Regarding the production as a whole, Kremer said, “It’s tight jeans, big boots…. When you wear it [the costume]…it’s this eyeliner feeling.” He continued, “I think that’s the big difference — I mean, you could do a show about Andrew Jackson and the 1800s…just based on what’s there…but how fun would it be?”

Joe Kremer in “Dead Man’s Cell Phone” (Actors Theatre)
Photo by John Groseclose.

Kremer said, “I have a 16-year-old daughter…there is no way I could get her to sit…and watch a documentary about Andrew Jackson. It just wouldn’t happen.” He chuckled wryly. “But I could get her to sit in the show and…actually be interested in who he is and what he did and…‘Wait a minute – what did he do? Indians? Why would you do that to people?’”

He started his acting career in Nearly Naked Theatre’s 2002 production of Equus, starring with May in Fuddy Meers and Take Me Out and working under his direction in The Laramie Project and other showsThe actor’s credits include Noises Off, Dead Man’s Cell Phone, Much Ado About Nothing, [sic], and, most recently, Phoenix Theatre’s run of Our Town.
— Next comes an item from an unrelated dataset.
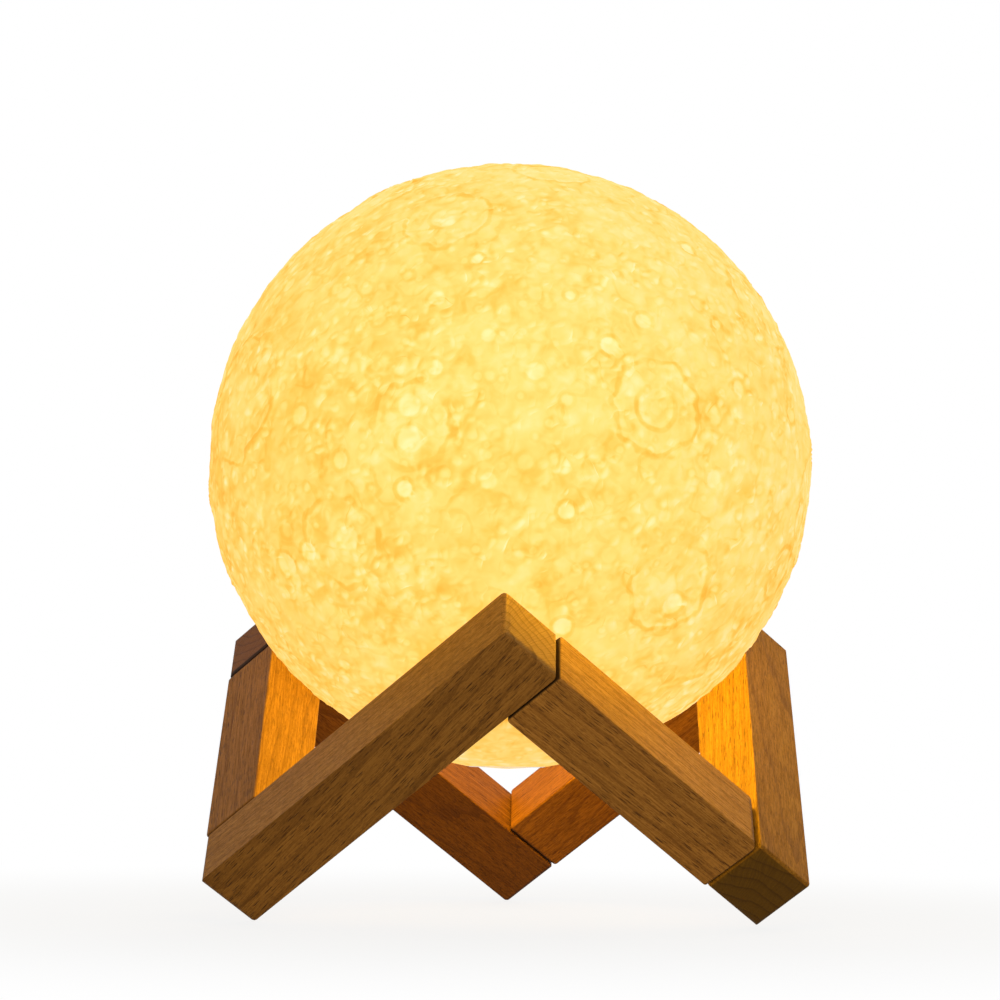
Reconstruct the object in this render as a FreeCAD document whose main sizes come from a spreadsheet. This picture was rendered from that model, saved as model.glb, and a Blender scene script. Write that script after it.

It was a bit of a jump turning from Thornton Wilder to Andrew Jackson, admitted Kremer. “How different is it? Uh, wow… I don’t know how to describe it without some drug reference,” he said with a grin, “because…it’s kind of going from this realm of seriousness…to just this constant thing of laughter…so it’s a very different vibe.”

“Going from drama to comedy…it hits a tightrope, because you come into it still in that dramatic role. It’s difficult, but it’s doable,” continued Kremer. “One of the things we did with Our Town…we took away a little bit of the reverence,” he said. “So once the reverence is gone, going between those two is pretty easy, because they’re [both] shows, they’re just a little different, and you have to just pay attention to what’s in the text, and that’ll guide you into good places.”

Watch for May’s upcoming productions at Stray Cat Theatre and other venues around the Valley. In October, you’ll have a chance to see Joe Kremer as a conflicted Chicago police officer in the dark, gritty comedy A Steady Rain by Keith Huff, produced by Actors Theatre.